The people have already tried the constitutional means for removing Arroyo from office. The majority wanted her to resign, back in 2005 when the “Hello, Garci” scandal broke out. When she didn’t oblige, the majority wanted her impeached. However, the House of Representatives chose not to heed public opinion.

Using people power to topple a president extra-constitutionally is a sign of desperation. Yes, we Filipinos did it before, and are no less capable of doing so again. But apparently we aren’t that desperate just now.

Do the pundits who call Filipinos politically apathetic also call Americans and Britons apathetic for not using people power to topple George W. Bush or Margaret Thatcher—both, in their time, notoriously just as unpopular as Arroyo—and just waiting to change their leadership through elections?

2. It is clear that Filipinos look forward to political change through elections. They are content with the present constitutional system and want to follow its schedule for renewal of leadership. They initially demonstrated this in the senatorial elections of 2007, by giving 9 of the 12 seats at stake to oppositionists or independents, and only 3 to Arroyo’s coalition.

The SWS polls show that the race for the presidency has already tightened to Noli de Castro, Chiz Escudero, Loren Legarda, Mar Roxas, and Manny Villar (in alphabetical order). I think De Castro’s popularity is due not only to being, after all, the vice president, but also to not being a member of any pro-Arroyo party. The other four are outright oppositionists.

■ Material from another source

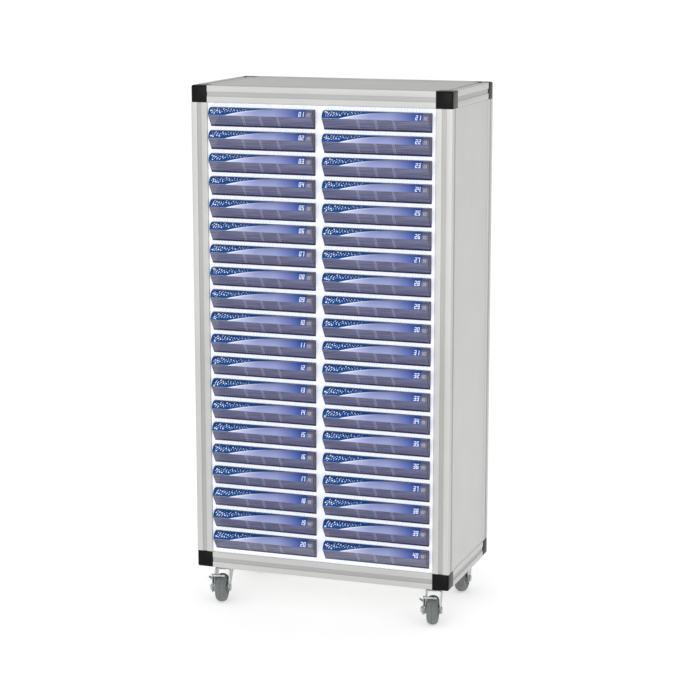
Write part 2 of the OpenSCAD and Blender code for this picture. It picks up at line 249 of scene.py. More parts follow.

There seems to be very little hope for Jejomar Binay, Bayani Fernando, Richard Gordon, and Gilberto Teodoro (in alphabetical order). They have as much chance to win as Arroyo herself, if she could legally run for re-election. The administration knows this very well, and hence it can’t commit to Fernando, Gordon, or Teodoro.

These polls measure popularity specifically for the position of president, and not popularity in general. If only general popularity mattered, then Manny Pacquiao would be one of the people’s major choices for president. Bear in mind that the SWS probes have not offered any list of names for the survey respondents to choose from, but have been completely open-ended. Thus they have also found a few respondents who named the legally-challenged former President Joseph Estrada and Arroyo herself as among their top three choices.

3. It is clear that the people won’t allow the Constitution to be amended. The SWS polls have consistently showed that two-thirds of the people will reject any proposed constitutional amendment in the required referendum, once it has the slightest whiff of being a scheme to keep Arroyo in power. Such a proposal will be treated like poison in food.

I would expect the anti-amendment feeling to persist even after 2010, for as long as such an amendment would allow Arroyo to return to power. In the first place, the parliamentary system has never been more popular an idea than the presidential system that the people already know from experience.

In the second place, once the people see a prospective parliamentary system as a way for Arroyo to become prime minister, whether in the second half of 2010, or in 2011, or even at any time thereafter during her lifetime, I don’t see much reason why they might risk accepting it.

Of course, this means we should trust, and of course help, the Commission on Elections to keep referendums honest. That’s part of democracy.

I’m not saying that people’s opinions cannot change. Of course they can, though usually a little at a time, and not drastically all at once. To know if and when changes happen, the collective will can be monitored regularly through the open opinion polls, whereas the will of a single individual cannot.